Monday, April 6, 2009
ISLAMABAD: Pakistani Taliban have extended deadline till April 5 for killing a Canadian Muslim woman journalist to agree to their demands for the release of prisoners.
Khadija Abdul Qahaar, 55, previously known as Beverly Giesbrecht, was kidnapped from near Bannu on Nov 11 when she was visiting the region for a documentary.
Taliban had set March end for her release but a Taliban statement distributed in Miranshah, the centre of North Waziristan tribal region last night said that the Canadian Pakistani authorities did not contact them. The statement said that the Canadian journalist was a spy and had come to the tribal area for espionage on Taliban.
In a video the Canadian Muslim journalist said that the militants would kill her if their demands were not met. Khadija Abdul Qahaar had converted to Islam in response to the US “war on terror” that followed 9/11.
“We have very short time now. And I am going to be killed,” Khadija Abdul Qahaar said in the video, which was delivered to journalists in Miranshah. In her first video last month she confirmed that she had been kidnapped by Taliban and had pleaded for her release. Taliban in a statement said that Khadija Abdul Qahaar is not a journalist but ‘she had come to the tribal regions on espionage mission. “We will kill her if our demands were not accepted,” the statement said.
The statement was delivered in the Miranshah press club by unknown persons. “Her murder is justified under Sharia laws,” the statement said.

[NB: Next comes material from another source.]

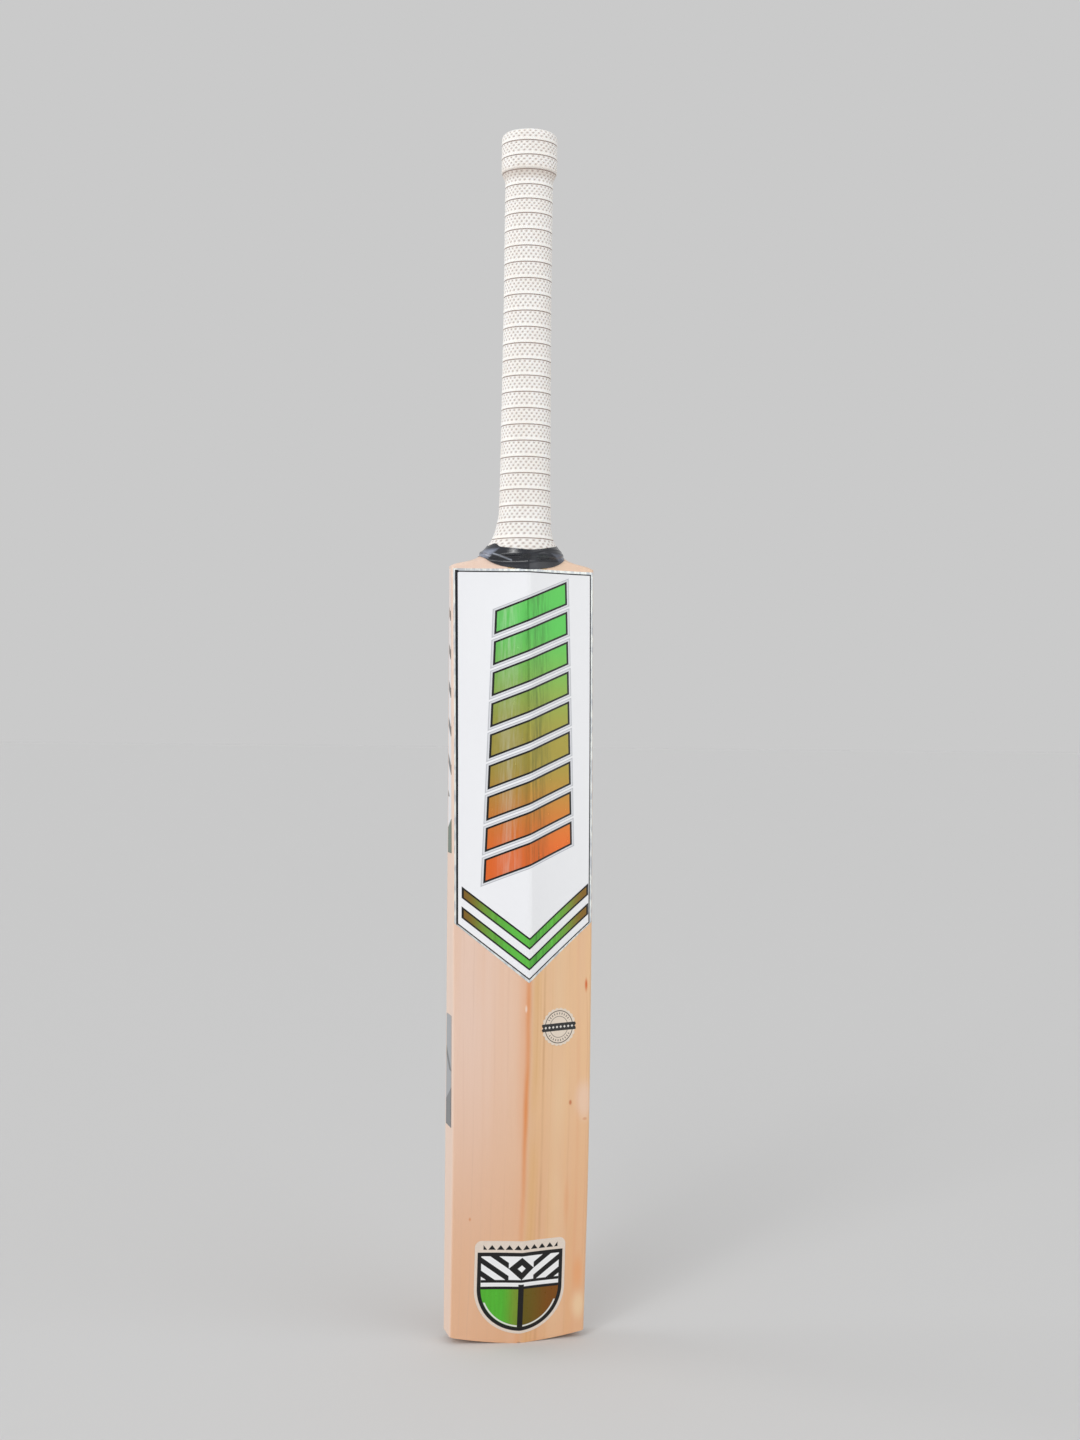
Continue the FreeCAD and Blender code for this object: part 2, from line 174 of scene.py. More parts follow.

It said that a deadline of March 30 was set for acceptance for the demands but neither the Canadian government nor Pakistani authorities have established any contact. “We had extended the deadline till April 3 at the request of the local journalists,” the statement said, adding “We are now again extending deadline till April 5”. Office-bearers of the Miranshah Press Club last week had issued a statement, making appeal to the captors to free the Canadian journalist.